The word on the tip of his tongue was ludicrous, but instead of saying it, he merely shrugged.

“She didn’t get any more specific about what she has in mind?” Doris asked. “Nothing more than you’ve already told me? Didn’t say how much time she wants?”

“No.”

“Then maybe things aren’t as bad as you think. She’s a single woman with a demanding career. And she knows as well as you do that nothing like Robbie alternating a week with her, a week with you, is possible. So she could be thinking more along the lines of a month or two a year.”

“I doubt it, although I could live with that. I wouldn’t like it, but…”
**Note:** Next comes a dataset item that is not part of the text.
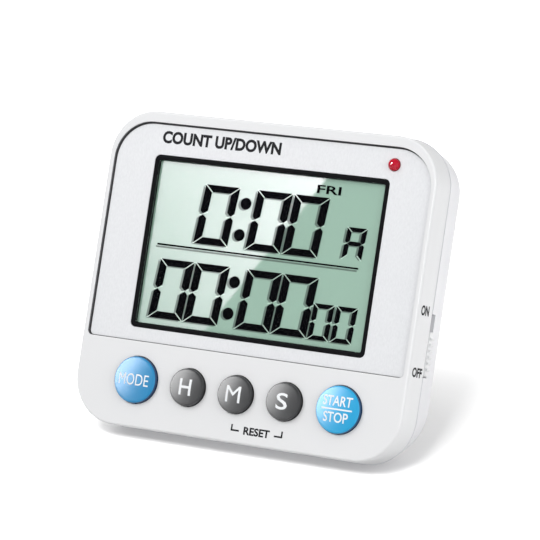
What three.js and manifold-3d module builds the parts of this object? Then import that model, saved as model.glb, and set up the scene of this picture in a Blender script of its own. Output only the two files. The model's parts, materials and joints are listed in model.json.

He paused, shaking his head. With Doris basically suggesting that he was probably looking at some sort of joint custody, what he’d like or wouldn’t like didn’t really matter.

“I have the sense that she wants him at least half the time,” he continued. “And once he starts school he’ll have to be in one place or the other for that, which throws even half-and-half out the window. School’s ten months a year, not six.”

After pausing again, he added, “I doubt there’s a hope in hell that she’d settle for only summer vacations. Not even summer vacations and Christmas.”

And he wouldn’t voluntarily agree to so little, either, which made it seem obvious that they had an insurmountable stumbling block.

“Guatemala’s a poor country,” Doris said. “She’ll be aware the education system here is far superior, and she undoubtedly wants the best for her child.”

“I’ve thought about that, and I’ll certainly use it as an argument. Even if I convince her, though…maybe she’d agree to only a little time at first. But what if that turned out to just be the proverbial thin edge of the wedge? What if she pushed for more and more until I eventually lost him entirely?”